To była pierwsza pasterka, jaką papież Franciszek odprawił w Watykanie. Przypomniał, że w noc Bożego Narodzenia wszyscy wierni słyszą: "Nie bójcie się".
- I ja także wam mówię: Nie lękajcie się! Nasz Ojciec jest cierpliwy, kocha nas, daje nam Jezusa, aby prowadzić nas na drodze do ziemi obiecanej. On jest światłem, które rozświetla mroki. On jest naszym pokojem - mówił.
Przypomniał, że ludzie wierzącą są pielgrzymami wędrujących do ziemi obiecanej. - Historii tej zawsze towarzyszy Pan. Natomiast ze strony ludu przeplatają się nawzajem wydarzenia światła i ciemności, wierności i zdrady, posłuszeństwa i buntu. Wydarzenia pielgrzymującego ludu i ludu błądzącego - dodał.

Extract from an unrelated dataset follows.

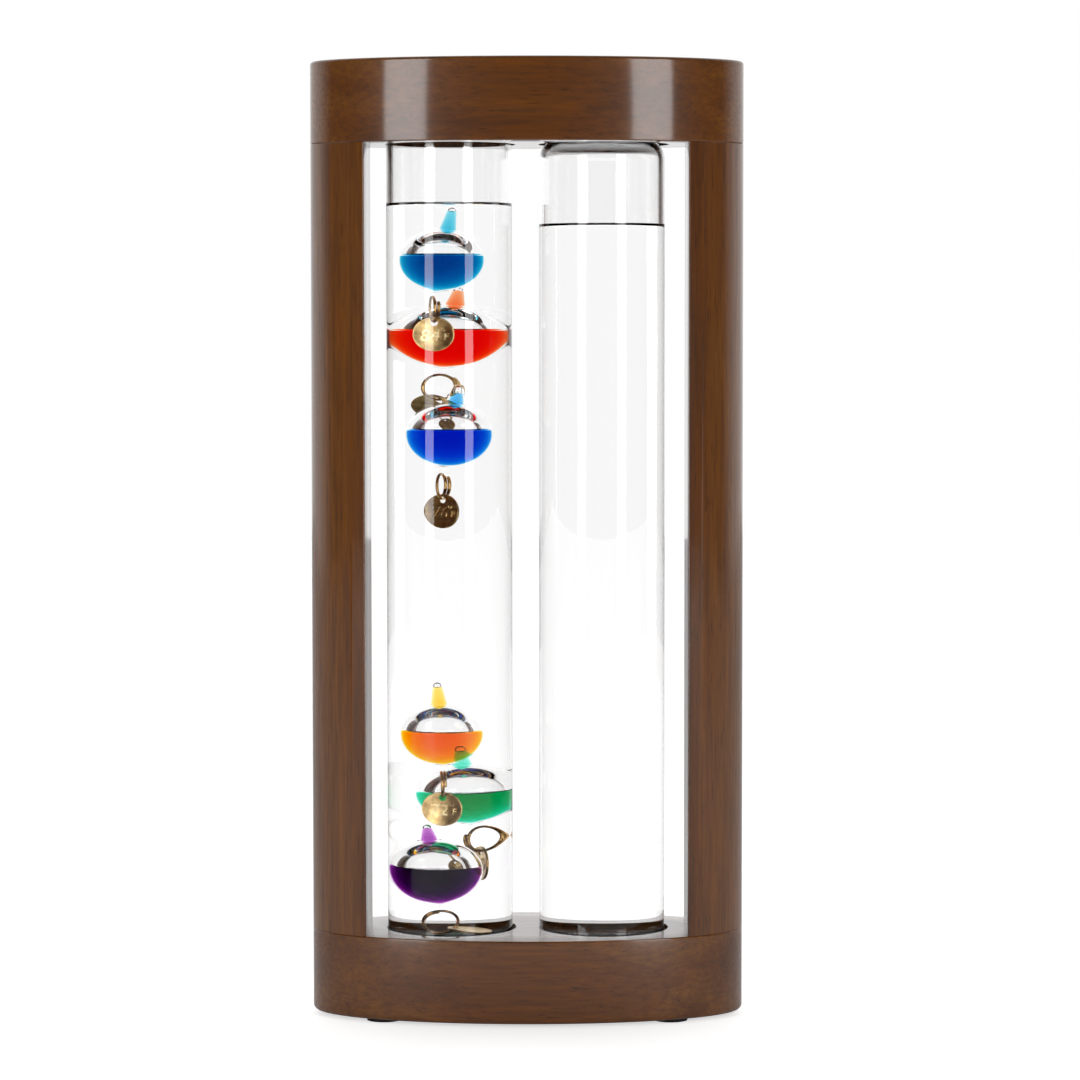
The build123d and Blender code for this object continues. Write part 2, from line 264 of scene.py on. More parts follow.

Apelował o przezwyciężenie pychy, fałszu, pokusy podążania za własnymi interesami oraz nienawiści.
Papież mówił, że w życiu każdego "wydarzenia świetlane i mroczne" przeplatają się nawzajem. - Jeśli kochamy Boga i bliźniego, to chodzimy w światłości, ale jeśli nasze serce się zamyka, jeśli zwyciężają w nas pycha, fałsz, poszukiwanie własnego interesu, to wtedy ciemności zstępują w nasze wnętrze i wokół nas - powiedział Franciszek.
Przywołał słowa świętego Jana Apostoła: "Kto swojego brata nienawidzi, żyje w ciemności i działa w ciemności, i nie wie, dokąd dąży, ponieważ ciemności dotknęły ślepotą jego oczy".
Papież podkreślał, że Jezus przyszedł, aby wyzwolić ludzi z ciemności i dać im światło. - Jest nie tylko nauczycielem mądrości, nie jest jakimś ideałem, do którego dążymy i wiemy, że jesteśmy od Niego nieubłaganie dalecy, ale jest sensem życia i historii, który rozbił swój namiot pośród nas - powiedział.
Ten "namiot", podkreślił, jako pierwsi zobaczyli pasterze, bo to oni najpierw dowiedzieli się o narodzinach Jezusa. - Byli pierwszymi, ponieważ należeli do ostatnich, znajdujących się na marginesie. A byli pierwszymi, ponieważ czuwali w nocy, strzegąc swego stada. Wraz z nimi stajemy przed Dzieciątkiem, zatrzymujemy się w milczeniu - powiedział Franciszek.
25 grudnia Kościół katolicki obchodzi uroczystość Bożego Narodzenia.